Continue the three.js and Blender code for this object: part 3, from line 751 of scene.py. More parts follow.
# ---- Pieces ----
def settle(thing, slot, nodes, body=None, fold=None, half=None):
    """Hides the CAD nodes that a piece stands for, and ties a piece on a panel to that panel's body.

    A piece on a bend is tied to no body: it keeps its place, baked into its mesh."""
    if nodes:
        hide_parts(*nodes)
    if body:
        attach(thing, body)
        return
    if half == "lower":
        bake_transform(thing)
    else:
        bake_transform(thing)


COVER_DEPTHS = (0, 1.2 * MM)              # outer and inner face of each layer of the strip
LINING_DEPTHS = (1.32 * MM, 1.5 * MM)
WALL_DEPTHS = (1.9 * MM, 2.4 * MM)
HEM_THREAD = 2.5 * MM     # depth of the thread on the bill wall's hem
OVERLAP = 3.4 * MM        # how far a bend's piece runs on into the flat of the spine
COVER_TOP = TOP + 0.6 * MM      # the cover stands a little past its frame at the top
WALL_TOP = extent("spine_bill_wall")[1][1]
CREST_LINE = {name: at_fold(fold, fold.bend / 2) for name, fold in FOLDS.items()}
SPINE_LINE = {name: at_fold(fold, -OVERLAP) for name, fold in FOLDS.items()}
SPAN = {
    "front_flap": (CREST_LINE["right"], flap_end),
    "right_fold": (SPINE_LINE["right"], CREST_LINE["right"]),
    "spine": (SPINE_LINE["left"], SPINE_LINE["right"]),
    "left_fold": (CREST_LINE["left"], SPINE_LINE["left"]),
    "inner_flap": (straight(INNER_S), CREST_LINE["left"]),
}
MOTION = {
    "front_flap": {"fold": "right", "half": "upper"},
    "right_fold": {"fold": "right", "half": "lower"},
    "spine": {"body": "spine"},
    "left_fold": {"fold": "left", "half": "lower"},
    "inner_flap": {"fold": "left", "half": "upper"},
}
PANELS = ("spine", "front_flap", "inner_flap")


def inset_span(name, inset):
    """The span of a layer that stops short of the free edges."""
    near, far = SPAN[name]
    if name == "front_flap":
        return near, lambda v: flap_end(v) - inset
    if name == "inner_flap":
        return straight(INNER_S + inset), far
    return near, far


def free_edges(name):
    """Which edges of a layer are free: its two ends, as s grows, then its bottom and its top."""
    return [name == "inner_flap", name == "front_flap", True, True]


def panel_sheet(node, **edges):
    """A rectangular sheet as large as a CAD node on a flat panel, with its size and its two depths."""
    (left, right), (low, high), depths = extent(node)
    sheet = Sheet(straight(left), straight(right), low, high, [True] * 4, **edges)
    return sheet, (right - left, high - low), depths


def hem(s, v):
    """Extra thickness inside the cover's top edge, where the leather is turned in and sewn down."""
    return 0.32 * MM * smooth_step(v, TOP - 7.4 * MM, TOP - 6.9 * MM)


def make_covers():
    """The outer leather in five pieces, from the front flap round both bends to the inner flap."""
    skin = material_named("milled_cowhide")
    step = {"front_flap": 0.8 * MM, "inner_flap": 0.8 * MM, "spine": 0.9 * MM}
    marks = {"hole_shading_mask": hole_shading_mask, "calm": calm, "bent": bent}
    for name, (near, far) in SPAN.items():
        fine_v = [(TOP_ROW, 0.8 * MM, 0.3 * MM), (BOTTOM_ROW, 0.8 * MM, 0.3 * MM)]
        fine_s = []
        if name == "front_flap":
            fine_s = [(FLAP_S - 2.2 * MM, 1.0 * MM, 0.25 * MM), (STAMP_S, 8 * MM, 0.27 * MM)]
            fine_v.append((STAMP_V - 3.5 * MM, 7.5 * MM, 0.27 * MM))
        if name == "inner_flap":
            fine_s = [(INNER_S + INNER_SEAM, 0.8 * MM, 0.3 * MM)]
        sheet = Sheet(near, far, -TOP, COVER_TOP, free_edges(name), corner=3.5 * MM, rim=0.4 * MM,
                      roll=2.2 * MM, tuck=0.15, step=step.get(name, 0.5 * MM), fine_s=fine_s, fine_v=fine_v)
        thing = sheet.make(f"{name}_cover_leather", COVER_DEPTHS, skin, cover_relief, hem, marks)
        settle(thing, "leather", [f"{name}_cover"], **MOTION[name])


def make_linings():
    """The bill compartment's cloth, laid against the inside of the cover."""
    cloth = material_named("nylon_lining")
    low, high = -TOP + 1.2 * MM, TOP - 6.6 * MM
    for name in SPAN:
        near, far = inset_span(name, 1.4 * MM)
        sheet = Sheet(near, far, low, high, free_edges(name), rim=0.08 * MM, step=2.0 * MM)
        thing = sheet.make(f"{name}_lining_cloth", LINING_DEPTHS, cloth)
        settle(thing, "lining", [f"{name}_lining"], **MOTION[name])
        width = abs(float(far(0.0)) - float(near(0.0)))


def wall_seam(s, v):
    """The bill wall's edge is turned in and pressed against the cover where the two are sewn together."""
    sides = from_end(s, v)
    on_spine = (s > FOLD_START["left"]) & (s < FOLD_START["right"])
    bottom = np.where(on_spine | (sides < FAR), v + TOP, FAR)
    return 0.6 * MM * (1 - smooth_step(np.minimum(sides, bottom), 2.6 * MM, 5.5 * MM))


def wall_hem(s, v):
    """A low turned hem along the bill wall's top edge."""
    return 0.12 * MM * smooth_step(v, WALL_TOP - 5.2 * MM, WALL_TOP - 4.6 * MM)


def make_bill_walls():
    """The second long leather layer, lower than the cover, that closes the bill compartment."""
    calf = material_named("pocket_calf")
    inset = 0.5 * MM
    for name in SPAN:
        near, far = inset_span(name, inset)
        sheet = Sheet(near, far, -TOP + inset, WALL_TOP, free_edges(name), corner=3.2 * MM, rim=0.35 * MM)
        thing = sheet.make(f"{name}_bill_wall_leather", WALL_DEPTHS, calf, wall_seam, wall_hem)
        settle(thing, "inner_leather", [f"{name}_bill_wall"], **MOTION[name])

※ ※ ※

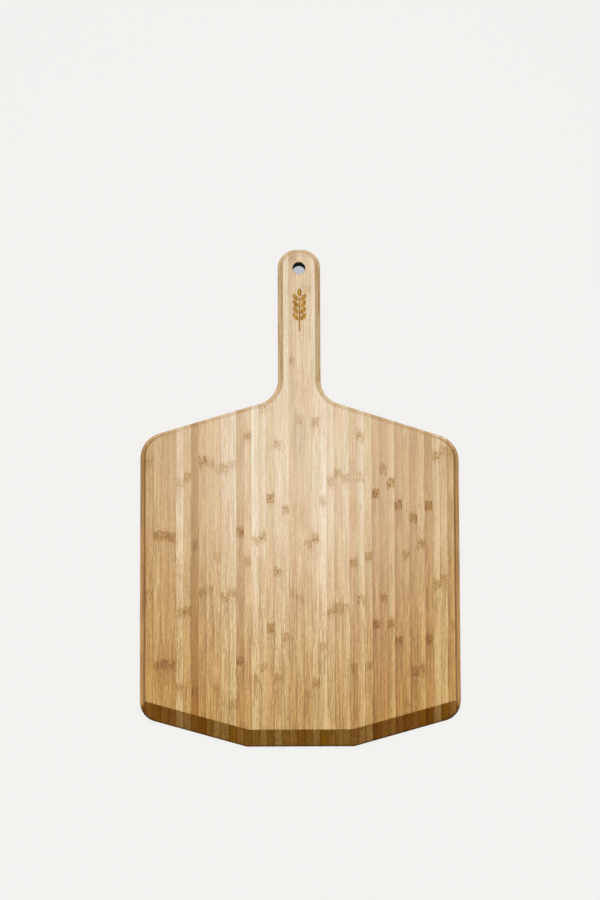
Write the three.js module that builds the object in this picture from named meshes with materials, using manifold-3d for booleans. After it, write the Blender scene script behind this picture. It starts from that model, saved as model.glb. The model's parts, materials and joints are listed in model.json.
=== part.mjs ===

※ ※ ※

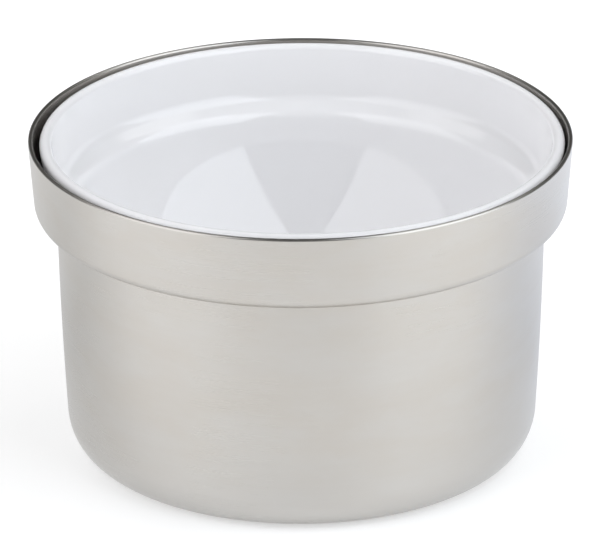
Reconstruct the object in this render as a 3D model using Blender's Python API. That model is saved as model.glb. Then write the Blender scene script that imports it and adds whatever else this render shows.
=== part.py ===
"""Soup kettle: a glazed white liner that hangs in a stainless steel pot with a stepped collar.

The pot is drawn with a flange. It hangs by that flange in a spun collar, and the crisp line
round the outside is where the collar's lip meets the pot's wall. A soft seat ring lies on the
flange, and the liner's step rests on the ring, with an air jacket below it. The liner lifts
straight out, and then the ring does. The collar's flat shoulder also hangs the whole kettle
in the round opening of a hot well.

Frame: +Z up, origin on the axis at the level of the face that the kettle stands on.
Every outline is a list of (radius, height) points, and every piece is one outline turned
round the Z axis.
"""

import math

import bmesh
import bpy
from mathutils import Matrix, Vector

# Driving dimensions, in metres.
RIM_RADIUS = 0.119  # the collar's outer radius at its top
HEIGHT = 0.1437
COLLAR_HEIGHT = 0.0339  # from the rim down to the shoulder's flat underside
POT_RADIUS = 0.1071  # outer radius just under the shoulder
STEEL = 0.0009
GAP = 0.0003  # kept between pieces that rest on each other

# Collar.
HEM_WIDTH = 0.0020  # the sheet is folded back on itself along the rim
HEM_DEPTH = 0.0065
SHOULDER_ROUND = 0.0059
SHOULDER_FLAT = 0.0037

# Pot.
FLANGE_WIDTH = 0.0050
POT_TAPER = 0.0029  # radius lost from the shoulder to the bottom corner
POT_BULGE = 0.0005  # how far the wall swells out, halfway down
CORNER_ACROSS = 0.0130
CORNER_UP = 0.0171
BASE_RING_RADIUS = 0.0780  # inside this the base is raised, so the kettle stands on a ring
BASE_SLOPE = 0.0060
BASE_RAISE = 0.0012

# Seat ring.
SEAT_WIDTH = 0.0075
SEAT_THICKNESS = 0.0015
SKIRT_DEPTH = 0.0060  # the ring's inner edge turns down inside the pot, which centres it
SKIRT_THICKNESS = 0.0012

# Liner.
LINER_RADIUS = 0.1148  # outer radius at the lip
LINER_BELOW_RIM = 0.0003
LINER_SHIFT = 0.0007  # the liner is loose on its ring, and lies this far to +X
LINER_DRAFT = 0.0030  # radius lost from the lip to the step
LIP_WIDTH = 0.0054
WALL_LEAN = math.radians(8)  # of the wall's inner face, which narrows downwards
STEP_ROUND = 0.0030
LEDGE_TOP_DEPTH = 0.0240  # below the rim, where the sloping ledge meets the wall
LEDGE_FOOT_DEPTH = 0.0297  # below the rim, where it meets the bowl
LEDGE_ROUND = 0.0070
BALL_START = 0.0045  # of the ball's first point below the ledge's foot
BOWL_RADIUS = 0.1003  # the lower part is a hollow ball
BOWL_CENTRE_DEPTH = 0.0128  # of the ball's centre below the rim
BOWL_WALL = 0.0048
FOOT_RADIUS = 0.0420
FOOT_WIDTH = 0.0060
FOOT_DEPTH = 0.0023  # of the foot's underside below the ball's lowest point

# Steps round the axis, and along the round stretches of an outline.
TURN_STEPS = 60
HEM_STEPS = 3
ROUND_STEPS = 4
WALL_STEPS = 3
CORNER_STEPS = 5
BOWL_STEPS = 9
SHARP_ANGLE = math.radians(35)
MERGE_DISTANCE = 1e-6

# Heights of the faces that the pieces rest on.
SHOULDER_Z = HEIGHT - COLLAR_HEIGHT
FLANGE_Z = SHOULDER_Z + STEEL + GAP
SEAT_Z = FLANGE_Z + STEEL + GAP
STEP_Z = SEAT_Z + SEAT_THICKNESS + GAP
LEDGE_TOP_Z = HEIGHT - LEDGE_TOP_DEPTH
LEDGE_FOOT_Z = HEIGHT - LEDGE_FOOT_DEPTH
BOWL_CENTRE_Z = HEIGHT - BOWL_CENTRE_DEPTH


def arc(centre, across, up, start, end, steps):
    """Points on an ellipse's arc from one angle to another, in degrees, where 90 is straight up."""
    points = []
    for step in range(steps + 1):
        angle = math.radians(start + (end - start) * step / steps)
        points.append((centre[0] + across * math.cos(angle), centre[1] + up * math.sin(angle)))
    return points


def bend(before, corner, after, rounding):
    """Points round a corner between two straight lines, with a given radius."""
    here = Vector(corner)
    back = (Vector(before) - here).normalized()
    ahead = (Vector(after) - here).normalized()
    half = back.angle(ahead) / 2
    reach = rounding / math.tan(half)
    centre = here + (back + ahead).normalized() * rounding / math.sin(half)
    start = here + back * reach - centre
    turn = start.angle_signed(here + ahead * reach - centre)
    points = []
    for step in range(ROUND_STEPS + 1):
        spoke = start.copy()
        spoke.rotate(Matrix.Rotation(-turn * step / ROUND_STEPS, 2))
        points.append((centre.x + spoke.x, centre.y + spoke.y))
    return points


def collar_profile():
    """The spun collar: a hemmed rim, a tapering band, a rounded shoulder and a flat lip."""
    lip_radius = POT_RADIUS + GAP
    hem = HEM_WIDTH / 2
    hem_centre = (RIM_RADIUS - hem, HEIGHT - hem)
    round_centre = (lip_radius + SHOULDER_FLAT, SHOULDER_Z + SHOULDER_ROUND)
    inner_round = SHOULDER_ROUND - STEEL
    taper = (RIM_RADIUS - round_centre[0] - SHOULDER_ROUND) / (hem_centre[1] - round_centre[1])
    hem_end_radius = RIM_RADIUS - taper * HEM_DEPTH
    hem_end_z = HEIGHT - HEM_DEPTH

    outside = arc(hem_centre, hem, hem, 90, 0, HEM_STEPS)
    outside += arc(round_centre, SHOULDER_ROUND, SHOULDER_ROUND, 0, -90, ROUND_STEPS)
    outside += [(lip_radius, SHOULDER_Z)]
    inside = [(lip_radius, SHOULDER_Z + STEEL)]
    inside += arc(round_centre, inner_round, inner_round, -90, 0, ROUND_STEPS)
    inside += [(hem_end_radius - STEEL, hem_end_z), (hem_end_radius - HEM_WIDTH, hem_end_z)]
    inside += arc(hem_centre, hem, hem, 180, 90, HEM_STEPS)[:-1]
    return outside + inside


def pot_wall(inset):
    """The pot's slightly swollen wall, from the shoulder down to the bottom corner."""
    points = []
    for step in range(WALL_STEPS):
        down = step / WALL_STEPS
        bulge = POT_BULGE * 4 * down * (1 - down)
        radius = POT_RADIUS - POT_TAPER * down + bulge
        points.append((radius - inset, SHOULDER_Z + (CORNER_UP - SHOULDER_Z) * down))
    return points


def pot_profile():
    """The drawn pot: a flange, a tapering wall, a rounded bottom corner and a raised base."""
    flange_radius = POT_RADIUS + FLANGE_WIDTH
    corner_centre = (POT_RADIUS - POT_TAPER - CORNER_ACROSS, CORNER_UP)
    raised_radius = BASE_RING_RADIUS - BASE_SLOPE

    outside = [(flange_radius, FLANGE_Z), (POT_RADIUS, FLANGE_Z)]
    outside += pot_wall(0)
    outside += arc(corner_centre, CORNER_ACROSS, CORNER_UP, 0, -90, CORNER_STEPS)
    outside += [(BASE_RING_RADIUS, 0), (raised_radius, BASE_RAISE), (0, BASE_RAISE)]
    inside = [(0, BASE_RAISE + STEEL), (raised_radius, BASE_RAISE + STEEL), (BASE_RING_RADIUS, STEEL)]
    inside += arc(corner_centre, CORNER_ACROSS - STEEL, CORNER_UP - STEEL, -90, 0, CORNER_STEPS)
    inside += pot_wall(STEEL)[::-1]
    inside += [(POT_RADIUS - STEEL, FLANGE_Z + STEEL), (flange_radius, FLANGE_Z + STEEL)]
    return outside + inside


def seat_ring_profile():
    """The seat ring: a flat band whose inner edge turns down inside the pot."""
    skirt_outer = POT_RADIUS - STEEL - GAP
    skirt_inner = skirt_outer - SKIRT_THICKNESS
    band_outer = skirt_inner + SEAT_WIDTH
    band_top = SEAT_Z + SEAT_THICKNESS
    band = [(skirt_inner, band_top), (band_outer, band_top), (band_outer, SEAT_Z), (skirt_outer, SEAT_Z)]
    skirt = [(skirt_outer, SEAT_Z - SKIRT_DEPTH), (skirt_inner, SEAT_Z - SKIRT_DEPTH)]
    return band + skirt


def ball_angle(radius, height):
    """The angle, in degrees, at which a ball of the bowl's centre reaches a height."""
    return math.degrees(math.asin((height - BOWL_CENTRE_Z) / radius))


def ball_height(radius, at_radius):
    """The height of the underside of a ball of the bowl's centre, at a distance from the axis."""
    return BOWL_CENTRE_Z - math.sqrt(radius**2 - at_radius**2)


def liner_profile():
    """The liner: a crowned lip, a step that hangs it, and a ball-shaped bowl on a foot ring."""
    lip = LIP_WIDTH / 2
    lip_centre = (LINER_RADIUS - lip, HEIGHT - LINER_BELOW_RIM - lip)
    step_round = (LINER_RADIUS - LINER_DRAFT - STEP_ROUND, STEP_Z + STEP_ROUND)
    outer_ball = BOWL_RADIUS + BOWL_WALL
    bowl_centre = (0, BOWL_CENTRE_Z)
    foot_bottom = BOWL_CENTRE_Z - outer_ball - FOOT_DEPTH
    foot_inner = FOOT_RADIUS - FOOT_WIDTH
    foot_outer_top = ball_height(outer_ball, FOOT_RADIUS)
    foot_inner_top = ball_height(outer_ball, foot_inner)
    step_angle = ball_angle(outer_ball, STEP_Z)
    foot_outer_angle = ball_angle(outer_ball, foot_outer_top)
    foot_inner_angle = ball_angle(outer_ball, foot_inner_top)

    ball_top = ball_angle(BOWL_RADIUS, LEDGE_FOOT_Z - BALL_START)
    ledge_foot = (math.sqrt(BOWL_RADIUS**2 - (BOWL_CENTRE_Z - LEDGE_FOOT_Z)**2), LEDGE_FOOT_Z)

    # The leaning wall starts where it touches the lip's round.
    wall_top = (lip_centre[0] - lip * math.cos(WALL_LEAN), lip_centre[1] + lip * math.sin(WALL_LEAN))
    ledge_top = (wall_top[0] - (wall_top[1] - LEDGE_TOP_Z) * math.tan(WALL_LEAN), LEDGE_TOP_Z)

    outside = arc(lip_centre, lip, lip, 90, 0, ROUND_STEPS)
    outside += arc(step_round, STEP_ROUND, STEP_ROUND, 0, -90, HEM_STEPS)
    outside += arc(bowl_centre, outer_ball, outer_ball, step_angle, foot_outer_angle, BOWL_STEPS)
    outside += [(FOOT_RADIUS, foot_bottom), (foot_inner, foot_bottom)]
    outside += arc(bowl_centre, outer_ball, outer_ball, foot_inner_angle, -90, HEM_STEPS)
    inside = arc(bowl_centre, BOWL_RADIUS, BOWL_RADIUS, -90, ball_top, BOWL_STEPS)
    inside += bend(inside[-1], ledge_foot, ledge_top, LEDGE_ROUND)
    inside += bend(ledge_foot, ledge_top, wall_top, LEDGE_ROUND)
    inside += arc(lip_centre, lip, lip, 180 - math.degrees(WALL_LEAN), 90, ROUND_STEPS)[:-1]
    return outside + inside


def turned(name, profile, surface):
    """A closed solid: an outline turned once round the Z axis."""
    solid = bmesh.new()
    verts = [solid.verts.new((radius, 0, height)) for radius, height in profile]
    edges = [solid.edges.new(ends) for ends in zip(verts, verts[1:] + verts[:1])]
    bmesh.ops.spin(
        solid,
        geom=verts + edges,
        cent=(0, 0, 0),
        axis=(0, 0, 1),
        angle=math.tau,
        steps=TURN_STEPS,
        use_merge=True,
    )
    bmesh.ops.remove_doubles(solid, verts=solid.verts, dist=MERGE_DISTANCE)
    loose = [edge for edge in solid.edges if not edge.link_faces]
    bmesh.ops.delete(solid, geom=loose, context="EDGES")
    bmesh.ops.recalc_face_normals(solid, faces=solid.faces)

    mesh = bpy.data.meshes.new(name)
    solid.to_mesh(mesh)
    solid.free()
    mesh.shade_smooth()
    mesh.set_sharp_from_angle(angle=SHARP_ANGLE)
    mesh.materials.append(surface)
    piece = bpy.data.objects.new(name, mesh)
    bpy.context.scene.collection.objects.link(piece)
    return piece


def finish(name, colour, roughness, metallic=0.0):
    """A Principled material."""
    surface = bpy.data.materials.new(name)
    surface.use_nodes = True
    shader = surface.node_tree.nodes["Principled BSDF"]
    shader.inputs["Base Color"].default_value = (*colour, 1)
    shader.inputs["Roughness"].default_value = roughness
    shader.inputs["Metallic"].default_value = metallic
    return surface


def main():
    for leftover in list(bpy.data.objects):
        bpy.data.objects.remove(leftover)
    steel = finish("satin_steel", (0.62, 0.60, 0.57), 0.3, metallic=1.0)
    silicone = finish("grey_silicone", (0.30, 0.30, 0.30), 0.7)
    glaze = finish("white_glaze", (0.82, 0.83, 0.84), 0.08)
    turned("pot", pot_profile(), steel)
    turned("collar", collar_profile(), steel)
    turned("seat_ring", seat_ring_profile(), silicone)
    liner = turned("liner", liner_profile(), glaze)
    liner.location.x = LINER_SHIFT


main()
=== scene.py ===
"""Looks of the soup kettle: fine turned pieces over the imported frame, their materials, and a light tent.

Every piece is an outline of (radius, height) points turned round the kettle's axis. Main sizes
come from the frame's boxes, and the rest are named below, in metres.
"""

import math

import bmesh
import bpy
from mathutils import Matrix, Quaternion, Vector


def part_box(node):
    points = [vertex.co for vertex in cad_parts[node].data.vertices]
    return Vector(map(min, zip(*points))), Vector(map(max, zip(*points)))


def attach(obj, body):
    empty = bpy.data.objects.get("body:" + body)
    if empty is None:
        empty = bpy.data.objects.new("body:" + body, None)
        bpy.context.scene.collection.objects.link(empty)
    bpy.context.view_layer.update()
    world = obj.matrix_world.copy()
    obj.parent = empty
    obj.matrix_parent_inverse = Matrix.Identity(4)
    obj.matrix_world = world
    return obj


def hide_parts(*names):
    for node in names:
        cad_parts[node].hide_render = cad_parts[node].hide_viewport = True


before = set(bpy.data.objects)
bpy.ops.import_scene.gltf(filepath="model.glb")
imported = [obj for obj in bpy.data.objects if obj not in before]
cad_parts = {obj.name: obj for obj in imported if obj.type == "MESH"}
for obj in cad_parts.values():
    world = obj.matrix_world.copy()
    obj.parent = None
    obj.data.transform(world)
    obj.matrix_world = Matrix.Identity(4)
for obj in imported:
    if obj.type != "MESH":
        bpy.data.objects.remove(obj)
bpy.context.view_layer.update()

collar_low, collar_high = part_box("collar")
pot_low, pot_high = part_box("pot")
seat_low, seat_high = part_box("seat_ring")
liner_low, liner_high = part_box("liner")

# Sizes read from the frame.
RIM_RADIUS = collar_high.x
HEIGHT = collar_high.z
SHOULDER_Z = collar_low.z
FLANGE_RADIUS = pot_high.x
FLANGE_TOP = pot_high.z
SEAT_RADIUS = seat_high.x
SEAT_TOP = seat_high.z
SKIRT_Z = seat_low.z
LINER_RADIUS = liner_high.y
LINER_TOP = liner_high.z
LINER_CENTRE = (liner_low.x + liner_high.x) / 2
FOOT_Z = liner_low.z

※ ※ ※

__Aim__.
Return each line of the listing that holds the string "saved".

__Response to this exercise__.
Write the three.js module that builds the object in this picture from named meshes with materials, using manifold-3d for booleans. After it, write the Blender scene script behind this picture. It starts from that model, saved as model.glb. The model's parts, materials and joints are listed in model.json.
Reconstruct the object in this render as a 3D model using Blender's Python API. That model is saved as model.glb. Then write the Blender scene script that imports it and adds whatever else this render shows.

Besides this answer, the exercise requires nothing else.